Diciembre
Debajo de las iluminaciones navideñas hay demasiados recuerdos como para vivirlas sin heridas

Debajo de las iluminaciones navideñas hay demasiados recuerdos como para vivirlas sin heridas. En unos años más que en otros, la Navidad es una luz con espinas. Los villancicos llenan de alfileres los cánticos de la tierra y una llamada telefónica puede estallar como un misil entre los renos, los trineos y la estrellas. La brújula se conmueve porque los antiguos puntos de partida que iban hacia el Norte son ya el Sur de un regreso imposible. En el aeropuerto del invierno, el avión que aterriza intenta no caerse dentro de un abrazo, una fecha borrada o una imagen sobre la que golpea el agua como la lluvia sobre el cristal de una ventana. Y el taxi cruza la ciudad que hoy es una alegoría en la que convive el paisaje real con librerías desaparecidas, bares ausentes y domicilios deshabitados. Hubo una vez un niño que vio a los albañiles y las grúas levantar el edificio de esa esquina desde la ventana de su colegio, mientras el profesor barajaba palabras en latín e historias de Julio César.
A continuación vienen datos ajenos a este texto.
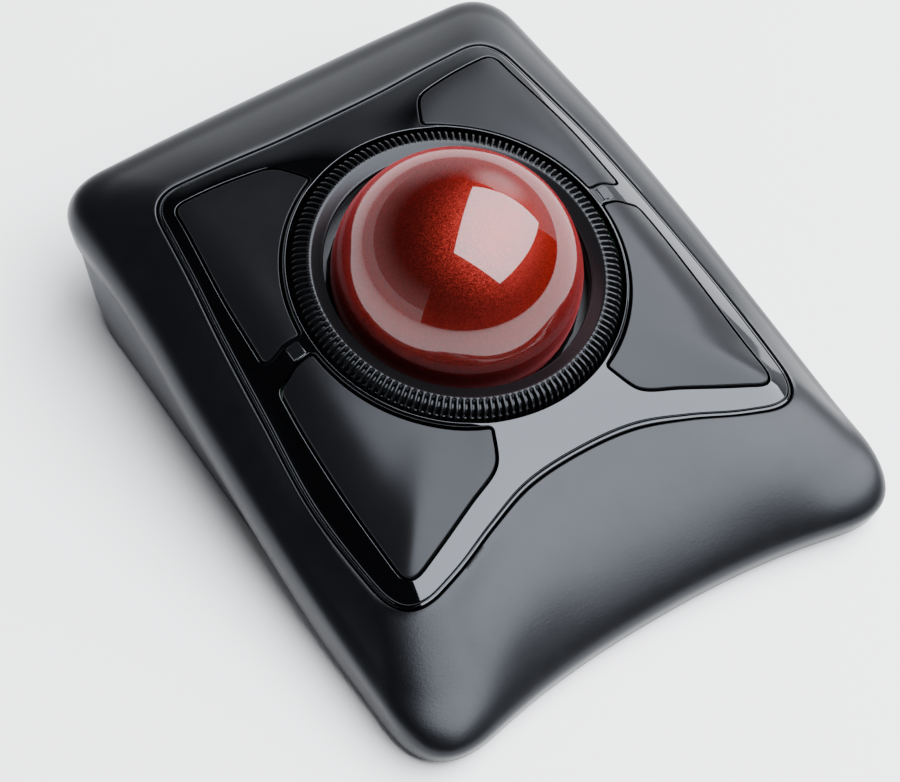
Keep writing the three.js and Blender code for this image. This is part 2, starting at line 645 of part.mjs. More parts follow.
function addRingSensor() {
  const block = solid(box([5.6, 6, 5.6], [0, 0, -10.2]));
  const slot = solid(box([2.0, 8, 4], [0.4, 0, -8.6]));
  const radius = (SKIRT_INNER + SKIRT_OUTER) / 2 - 0.4;
  const place = (shape) => shape.translate(radius, 0, 0).rotateZ(-Math.PI / 2);
  const sensor = place(fromSolid(block.subtract(slot)));
  add('ring_sensor', sensor, darkPlastic, ringFrame);
  add('ring_sensor_board', place(box([8, 14, 1.2], [0, 0, -14.0])), boardGreen, ringFrame);
}
addRingSensor();

function addSwitches() {
  const side = { left: -1, right: 1 };
  for (const hand of ['left', 'right']) {
    const frame = new THREE.Group();
    frame.position.set(side[hand] * BOARD_X, BOARD_Y, BOARD_Z);
    frame.rotation.x = THREE.MathUtils.degToRad(RING_TILT);
    group.add(frame);
    add(`switch_board_${hand}`, new THREE.BoxGeometry(...BOARD_SIZE), boardGreen, frame);
    for (const place of ['front', 'back']) {
      const y = (SWITCH_Y[place] - BOARD_Y) / Math.cos(THREE.MathUtils.degToRad(RING_TILT));
      const bottom = BOARD_SIZE[2] / 2 + 0.3;
      const top = bottom + SWITCH_SIZE[2];
      const pocket = solid(box([PLUNGER_SIZE[0] + 0.6, PLUNGER_SIZE[1] + 0.6, 3.4], [0, y, top]));
      const housing = solid(box(SWITCH_SIZE, [0, y, (bottom + top) / 2])).subtract(pocket);
      add(`micro_switch_${place}_${hand}`, housing, darkPlastic, frame);
      const plunger = box(PLUNGER_SIZE, [0, y, top + PLUNGER_PROUD - 0.3 - PLUNGER_SIZE[2] / 2]);
      add(`switch_plunger_${place}_${hand}`, plunger, whitePlastic, frame);
    }
  }
}
addSwitches();

add('main_board', box([64, 24, 1.6], [0, -43, 6.4]), boardGreen);
add('power_switch', box([4.6, 3.8, 3], [POWER_SWITCH_X, SWITCHES_Y, 3.0]), darkPlastic);
add('connect_button', post(CONNECT_X, SWITCHES_Y, 1.5, 4.6, CONNECT_RADIUS), darkPlastic);

// ---- battery bay ----
function addBatteries() {
  const half = BATTERY_LENGTH / 2;
  const section = [[0, -half], [BATTERY_RADIUS - 0.4, -half], [BATTERY_RADIUS, -half + 0.6],
    [BATTERY_RADIUS, half - 1.8], [BATTERY_RADIUS - 0.6, half - 1.2],
    [2.7, half - 1.2], [2.7, half], [0, half]];
  ['front', 'back'].forEach((place, i) => {
    const turn = i ? -1 : 1;
    const y = BATTERY_Y[i];
    const cell = revolve(section, 18).rotateY(turn * Math.PI / 2).translate(0, y, BATTERY_Z);
    add(`battery_${place}`, cell, batterySleeve);
    add(`contact_plate_${place}`, box([0.5, 9, 9], [turn * (half + 1.0), y, BATTERY_Z]), steel);
    const coil = batterySpring(half + 0.5, half + 4.6);
    coil.rotateY(-turn * Math.PI / 2).translate(0, y, BATTERY_Z);
    add(`battery_spring_${place}`, coil, steel);
  });
}

// A conical wire spring along +Z between two distances.
function batterySpring(near, far) {
  const turns = 2.5;
  const wire = 0.45;
  const stations = 24;
  const points = Array.from({ length: stations + 1 }, (_, i) => {
    const t = i / stations;
    const angle = 2 * Math.PI * turns * t;
    const radius = 2.4 + 2.2 * t;
    const along = near + wire + (far - near - 2 * wire) * t;
    return new THREE.Vector3(radius * Math.cos(angle), radius * Math.sin(angle), along);
  });
  const section = new THREE.Shape().absarc(0, 0, wire, 0, 2 * Math.PI);
  const extrudePath = new THREE.CatmullRomCurve3(points);
  const settings = { steps: 32, curveSegments: 3, bevelEnabled: false, extrudePath };
  return new THREE.ExtrudeGeometry(section, settings);
}
addBatteries();

function batteryDoor() {
  const length = DOOR.back - DOOR.front - 2 * GAP;
  const width = 2 * (DOOR.halfWidth - GAP);
  const height = DOOR.top - FLOOR_BOTTOM;
  const middle = [0, DOOR.front + GAP + length / 2, FLOOR_BOTTOM + height / 2];
  let body = solid(box([width, length, height], middle));
  for (const fromBack of [3.2, 5.6, 8]) {
    body = body.subtract(solid(box([16, 1, 1], [0, DOOR.back - fromBack, FLOOR_BOTTOM])));
  }
  return body;
}
add('battery_door', batteryDoor(), darkPlastic);

// ---- stored radio receiver, beside the batteries ----
add('receiver_plug', box([4.5, 12, 12], [38, 35, 10.2]), steel);
add('receiver_cap', box([6, 6.5, 14], [38, 44.6, 10.2]), darkPlastic);

export default group;
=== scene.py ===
import json
import math

import bmesh
import bpy
import numpy as np
from mathutils import Matrix, Vector
from mathutils.geometry import delaunay_2d_cdt


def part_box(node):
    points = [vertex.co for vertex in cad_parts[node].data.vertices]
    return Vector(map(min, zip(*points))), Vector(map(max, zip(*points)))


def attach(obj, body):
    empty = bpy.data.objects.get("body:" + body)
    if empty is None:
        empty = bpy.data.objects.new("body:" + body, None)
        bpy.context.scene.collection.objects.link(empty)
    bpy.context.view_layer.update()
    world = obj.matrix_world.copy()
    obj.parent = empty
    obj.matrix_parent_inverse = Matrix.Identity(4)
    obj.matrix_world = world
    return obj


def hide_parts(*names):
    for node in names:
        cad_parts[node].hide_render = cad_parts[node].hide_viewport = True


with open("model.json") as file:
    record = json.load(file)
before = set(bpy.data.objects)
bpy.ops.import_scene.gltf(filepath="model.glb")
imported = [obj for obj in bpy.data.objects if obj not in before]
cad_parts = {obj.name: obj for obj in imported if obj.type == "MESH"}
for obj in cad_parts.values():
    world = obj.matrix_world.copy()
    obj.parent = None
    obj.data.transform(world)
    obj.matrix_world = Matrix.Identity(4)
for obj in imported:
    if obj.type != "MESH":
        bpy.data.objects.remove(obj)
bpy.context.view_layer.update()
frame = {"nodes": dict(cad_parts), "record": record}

# Sizes are in millimetres here, and become metres when a mesh is made.
MM = 0.001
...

La casa también quiere ser diciembre. Está igual que el año pasado, casi igual que hace 60 años, amueblada con un presente de más de medio siglo que empieza a ser el pasado. El futuro supone un pasado por llegar. Son diciembre las fotografías de nosotros ocho, el brasero y la mesa de camilla. Diciembre es el rumor de los autobuses que saben de memoria su camino, aunque a veces se confundan con el pasar lejano de un tranvía. Y es diciembre el pasillo que lleva al cuarto de mis padres, a la cama en la que nací y en la que mi madre me sonríe mientras me da la mano y se queda dormida. Una luz con espinas se extiende por los silencios de la casa. Los cuidados paliativos están ahí, recuerdan otros cuidados en un villancico roto. Ecos de diciembre, los años van y vienen, nosotros nos iremos y no volveremos más.